Through 2009, Meeker Transit saw a consistent increase each year in ridership, from 572 riders in 2006, to 1,068 riders in 2009.
In 2010, ridership dropped by roughly 200. This was likely due to a fare increase that went into effect in 2009, after gas prices increased.
A special was offered to riders in the summer of 2010, which has remained in effect, and Anderson has been seeing an increase in ridership.
“We want to keep it affordable for people,” Anderson said, adding that she didn’t think the city would have to pay more, even with the increase in gas prices.
She also noted that Meeker Transit will go beyond the county and take Dassel residents to Cokato and Hutchinson.
Meeker Transit runs Tuesdays and Fridays from 6:45 a.m. to 6 p.m.
Council Member Benzing said that the city was subsidizing the cost of every fare, which is helping the residents who use it, but taking away from those who don’t.
The report was purely informational and the council took no action.
Dassel History Center report
Dassel History Center Director Carolyn Holje gave a report on upcoming events and opportunities that the Dassel Area Historical Society (DAHS) is working on.
Holje reported that the DAHS submitted a grant application to 3M that would provide $4,000 toward the Smithsonian Institute’s traveling exhibit that will be coming to the center in September.

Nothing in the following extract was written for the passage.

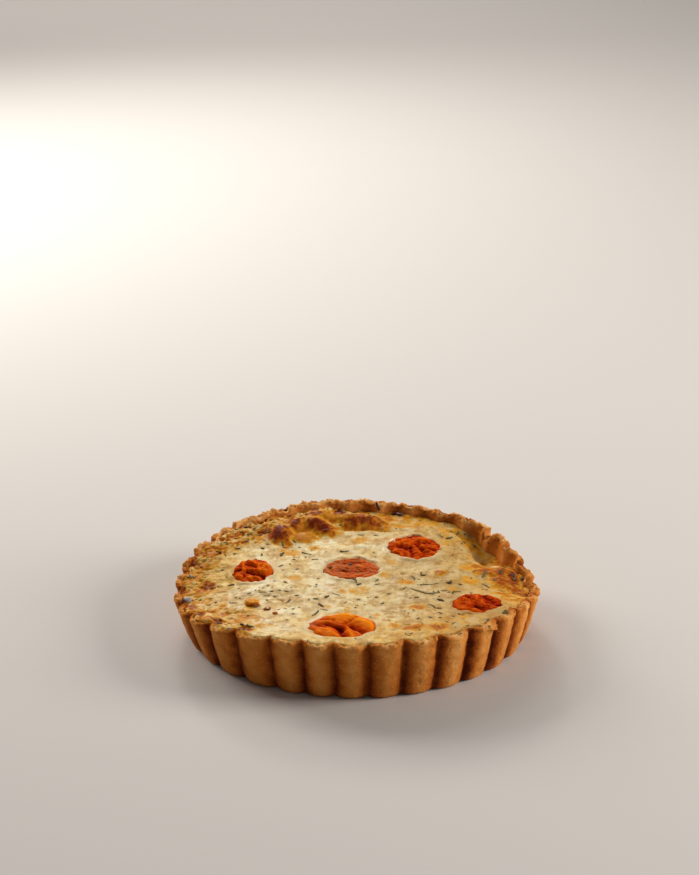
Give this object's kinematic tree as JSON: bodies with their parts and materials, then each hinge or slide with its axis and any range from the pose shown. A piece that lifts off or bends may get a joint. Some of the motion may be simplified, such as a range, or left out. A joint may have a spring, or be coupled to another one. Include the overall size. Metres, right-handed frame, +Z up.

The DAHS is also applying for a grant through the Southwest Minnesota Arts and Humanities Council that would provide funds to complete 10 more 8-foot-by-8-foot murals along the fence.
The center is also looking for students of the late Louise Guhl, a renowned piano teacher in Dassel, to provide memorabilia and photos for a Red Rooster Days exhibit.
Holje also informed the council that the society has been working with the Minnesota Department of Transportation to install a sign along Highway 12 near the Mushroom Building, directing people to the history center.
The society is also looking at a new sign for in front of the center. She noted the current sign is parallel to the road, making it hard to see in advance. This sign would be perpendicular to the road.
Holje invited the community and the council to the Memorial Day social following a ceremony in the park Monday, May 30.
Odds and ends
In other business, the council:
• approved the claims minus the $1,475 manhole cover lift that was purchased without council approval. It was noted that anything more than $500 needs to be presented and approved by the council prior to purchase.
There was discussion about eliminating postage for utility bills when it was noted that it costs the city $167 a month to mail utility bills.
Medcraft suggested statements be sent via e-mail to save on postage.
City Administrator Myles McGrath noted that not everyone uses e-mail, but that it was something the city could look into offering to reduce the cost of postage.
• approved a temporary 3.2 malt liquor license to the Cokato Lions for DC Saints home games.
• was informed that all council members need to take the online National Incident Management training, a standardized emergency management process which lays out chains of command and processes for any emergency situation.
This training is required for all city elected officials, public works, law enforcement, and firefighters, and not following through on training could jeopardize any federal funding the city could get if there was an emergency or catastrophe.
• suggested staff determine how many hours are put into mowing city property each season and adjust for fuel costs to determine if the city could save money by contracting for turf maintenance.
• was informed that the Dassel Area Food Shelf is still looking for donations and that it had not received money from FEMA yet this year to help with the cost.
• approved the branding policy for the new red rooster logo, with the city council to acting as the committee to approve usage of it.
• was informed that the sidewalks that have been deemed essential will be surveyed for any trip hazards and marked with paint. Property owners will be informed if any corrective action is needed.